▶ **Set task**
Below are the entries; count the lines in them that contain the word "scene" and give only the number.

(Entries with model source code)
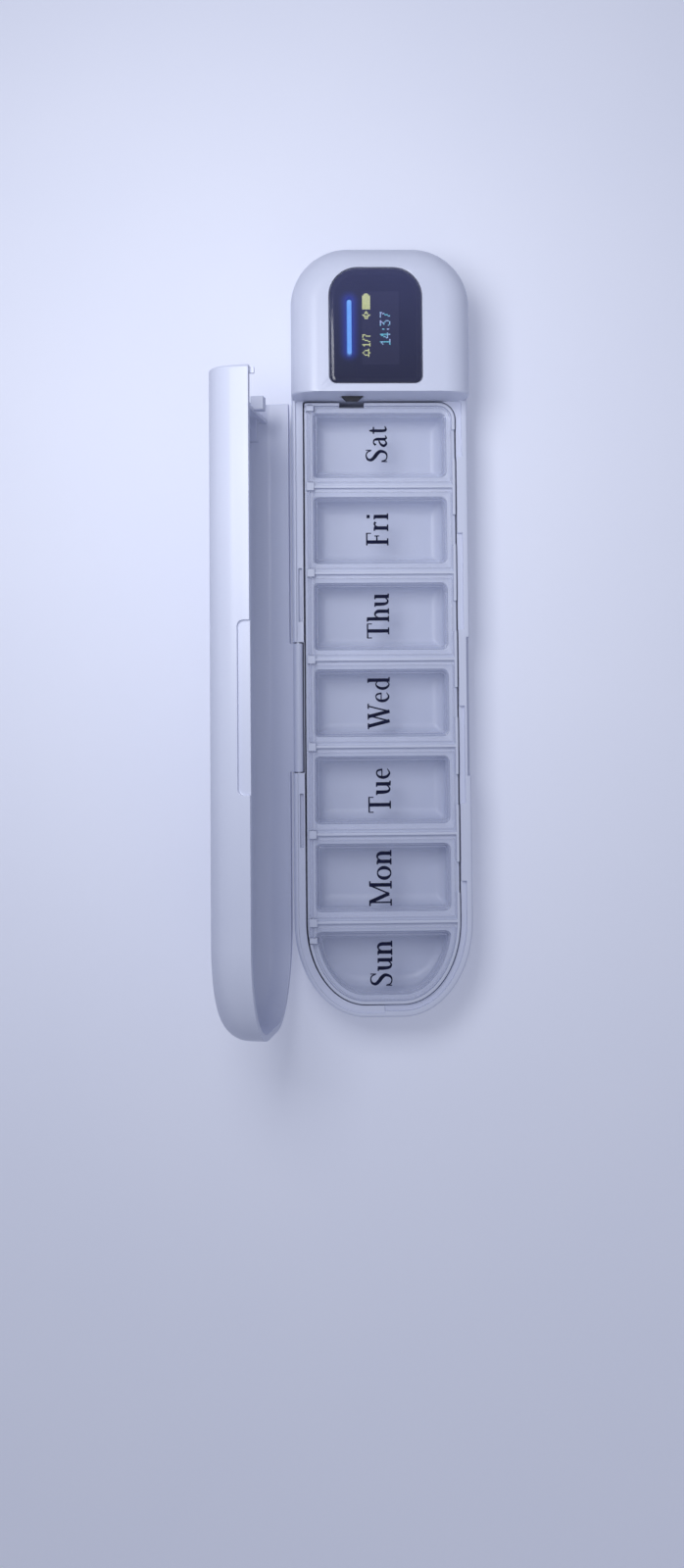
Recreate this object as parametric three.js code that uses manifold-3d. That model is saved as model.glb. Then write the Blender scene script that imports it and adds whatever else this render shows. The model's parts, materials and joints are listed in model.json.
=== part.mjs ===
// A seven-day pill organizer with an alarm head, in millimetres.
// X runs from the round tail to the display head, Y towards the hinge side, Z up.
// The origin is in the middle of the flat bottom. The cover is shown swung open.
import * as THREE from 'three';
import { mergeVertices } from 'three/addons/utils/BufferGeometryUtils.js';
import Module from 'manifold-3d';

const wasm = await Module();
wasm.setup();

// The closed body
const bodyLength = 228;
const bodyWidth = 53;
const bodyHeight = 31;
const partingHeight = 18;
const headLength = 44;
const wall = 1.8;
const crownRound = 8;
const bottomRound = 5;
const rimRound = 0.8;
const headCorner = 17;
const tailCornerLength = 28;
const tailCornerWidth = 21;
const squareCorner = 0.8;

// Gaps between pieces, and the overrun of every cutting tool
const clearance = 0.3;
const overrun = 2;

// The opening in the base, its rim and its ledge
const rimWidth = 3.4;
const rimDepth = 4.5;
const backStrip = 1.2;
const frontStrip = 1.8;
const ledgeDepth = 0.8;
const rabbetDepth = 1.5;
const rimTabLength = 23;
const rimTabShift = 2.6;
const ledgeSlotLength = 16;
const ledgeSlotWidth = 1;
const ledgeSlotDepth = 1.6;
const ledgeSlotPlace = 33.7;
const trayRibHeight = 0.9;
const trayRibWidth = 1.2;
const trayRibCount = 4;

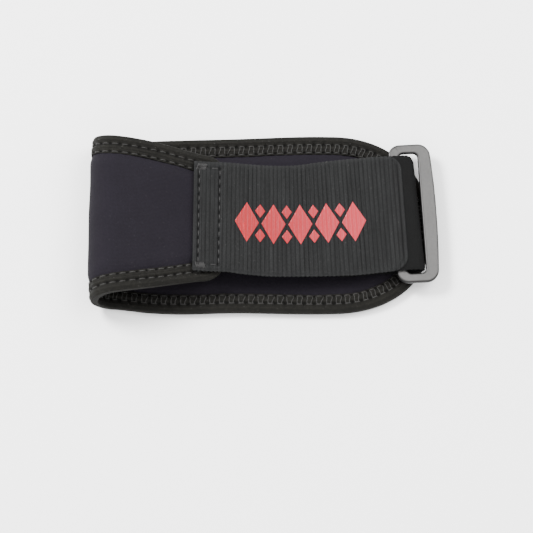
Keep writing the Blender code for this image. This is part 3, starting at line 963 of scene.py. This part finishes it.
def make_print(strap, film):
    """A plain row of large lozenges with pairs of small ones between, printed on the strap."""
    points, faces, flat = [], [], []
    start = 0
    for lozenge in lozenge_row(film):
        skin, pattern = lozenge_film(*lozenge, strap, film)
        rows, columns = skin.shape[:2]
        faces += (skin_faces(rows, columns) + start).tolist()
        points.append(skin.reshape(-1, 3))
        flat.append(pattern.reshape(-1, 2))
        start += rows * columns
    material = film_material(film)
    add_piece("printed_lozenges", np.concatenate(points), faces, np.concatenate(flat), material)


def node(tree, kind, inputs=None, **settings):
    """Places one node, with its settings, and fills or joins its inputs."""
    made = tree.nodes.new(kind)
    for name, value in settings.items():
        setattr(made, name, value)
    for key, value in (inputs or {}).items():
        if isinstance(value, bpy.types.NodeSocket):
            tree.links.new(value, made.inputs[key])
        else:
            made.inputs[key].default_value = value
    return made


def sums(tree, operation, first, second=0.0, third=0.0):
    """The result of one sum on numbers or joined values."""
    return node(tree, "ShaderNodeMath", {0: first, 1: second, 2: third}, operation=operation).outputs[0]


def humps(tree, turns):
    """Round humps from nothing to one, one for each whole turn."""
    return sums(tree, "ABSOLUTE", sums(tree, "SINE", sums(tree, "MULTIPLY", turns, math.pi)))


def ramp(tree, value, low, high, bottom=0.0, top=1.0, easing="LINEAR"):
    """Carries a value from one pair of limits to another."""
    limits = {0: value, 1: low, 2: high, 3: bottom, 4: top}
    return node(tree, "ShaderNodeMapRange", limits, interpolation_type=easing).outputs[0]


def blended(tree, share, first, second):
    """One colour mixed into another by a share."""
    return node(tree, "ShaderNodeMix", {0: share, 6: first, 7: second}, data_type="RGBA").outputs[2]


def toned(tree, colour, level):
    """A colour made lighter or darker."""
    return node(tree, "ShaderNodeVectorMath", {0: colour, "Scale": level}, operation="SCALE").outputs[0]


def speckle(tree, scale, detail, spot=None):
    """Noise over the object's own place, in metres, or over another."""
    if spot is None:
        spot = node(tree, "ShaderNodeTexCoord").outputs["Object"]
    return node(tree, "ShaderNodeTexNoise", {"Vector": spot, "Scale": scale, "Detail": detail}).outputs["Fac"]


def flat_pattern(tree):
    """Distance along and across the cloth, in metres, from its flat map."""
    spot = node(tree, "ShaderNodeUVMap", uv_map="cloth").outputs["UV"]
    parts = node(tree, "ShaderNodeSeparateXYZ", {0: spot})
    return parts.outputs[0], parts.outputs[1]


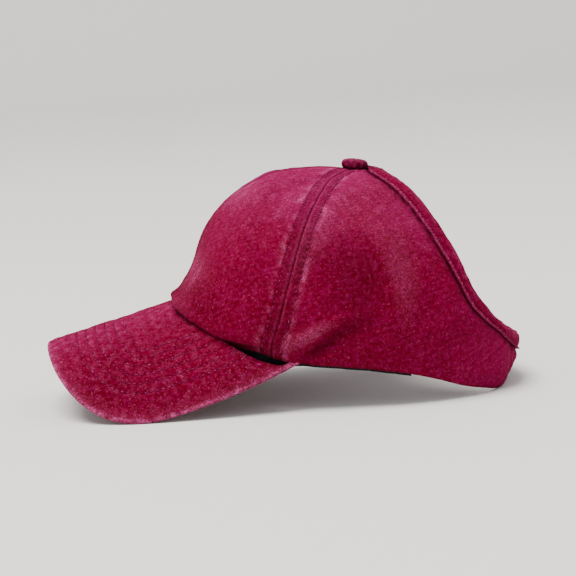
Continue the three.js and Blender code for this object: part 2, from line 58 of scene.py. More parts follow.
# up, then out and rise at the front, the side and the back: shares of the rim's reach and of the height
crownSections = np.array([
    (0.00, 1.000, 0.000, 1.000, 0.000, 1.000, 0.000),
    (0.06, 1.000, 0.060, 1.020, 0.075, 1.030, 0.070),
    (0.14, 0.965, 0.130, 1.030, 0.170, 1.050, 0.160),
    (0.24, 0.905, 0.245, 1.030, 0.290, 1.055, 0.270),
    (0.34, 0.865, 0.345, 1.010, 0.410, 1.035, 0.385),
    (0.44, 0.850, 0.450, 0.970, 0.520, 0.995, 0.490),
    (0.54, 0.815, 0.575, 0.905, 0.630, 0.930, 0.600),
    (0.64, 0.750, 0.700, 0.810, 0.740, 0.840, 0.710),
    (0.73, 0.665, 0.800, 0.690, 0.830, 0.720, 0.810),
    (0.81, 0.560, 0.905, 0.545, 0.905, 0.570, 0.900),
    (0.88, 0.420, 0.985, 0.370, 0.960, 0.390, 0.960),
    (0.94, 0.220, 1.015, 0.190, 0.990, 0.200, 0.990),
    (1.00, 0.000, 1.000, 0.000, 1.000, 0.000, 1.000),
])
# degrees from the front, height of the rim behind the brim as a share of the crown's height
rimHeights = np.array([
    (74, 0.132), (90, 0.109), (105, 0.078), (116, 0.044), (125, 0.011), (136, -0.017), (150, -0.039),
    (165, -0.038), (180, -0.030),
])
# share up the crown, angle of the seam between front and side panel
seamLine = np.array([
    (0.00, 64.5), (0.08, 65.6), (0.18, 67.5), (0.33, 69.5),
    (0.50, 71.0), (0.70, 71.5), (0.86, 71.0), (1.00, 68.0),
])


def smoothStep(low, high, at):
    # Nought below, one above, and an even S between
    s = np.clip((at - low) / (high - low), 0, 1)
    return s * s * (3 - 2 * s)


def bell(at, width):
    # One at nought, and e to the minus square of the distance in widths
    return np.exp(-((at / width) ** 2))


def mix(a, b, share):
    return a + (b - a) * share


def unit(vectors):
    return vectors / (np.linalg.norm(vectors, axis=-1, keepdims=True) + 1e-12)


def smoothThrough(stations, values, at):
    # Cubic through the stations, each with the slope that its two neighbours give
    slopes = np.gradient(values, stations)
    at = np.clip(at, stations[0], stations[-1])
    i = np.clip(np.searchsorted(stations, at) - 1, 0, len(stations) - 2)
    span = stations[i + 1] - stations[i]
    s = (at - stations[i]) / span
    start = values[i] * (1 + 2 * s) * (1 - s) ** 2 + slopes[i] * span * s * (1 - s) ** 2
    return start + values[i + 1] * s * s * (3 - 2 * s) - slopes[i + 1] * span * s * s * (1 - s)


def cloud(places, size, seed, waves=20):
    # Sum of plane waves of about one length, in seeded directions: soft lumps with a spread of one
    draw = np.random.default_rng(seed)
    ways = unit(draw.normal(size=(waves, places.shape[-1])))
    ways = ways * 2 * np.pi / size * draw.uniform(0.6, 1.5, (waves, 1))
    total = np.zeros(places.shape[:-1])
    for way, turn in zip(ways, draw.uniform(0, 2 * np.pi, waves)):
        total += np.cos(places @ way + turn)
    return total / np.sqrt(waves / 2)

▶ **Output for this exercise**
3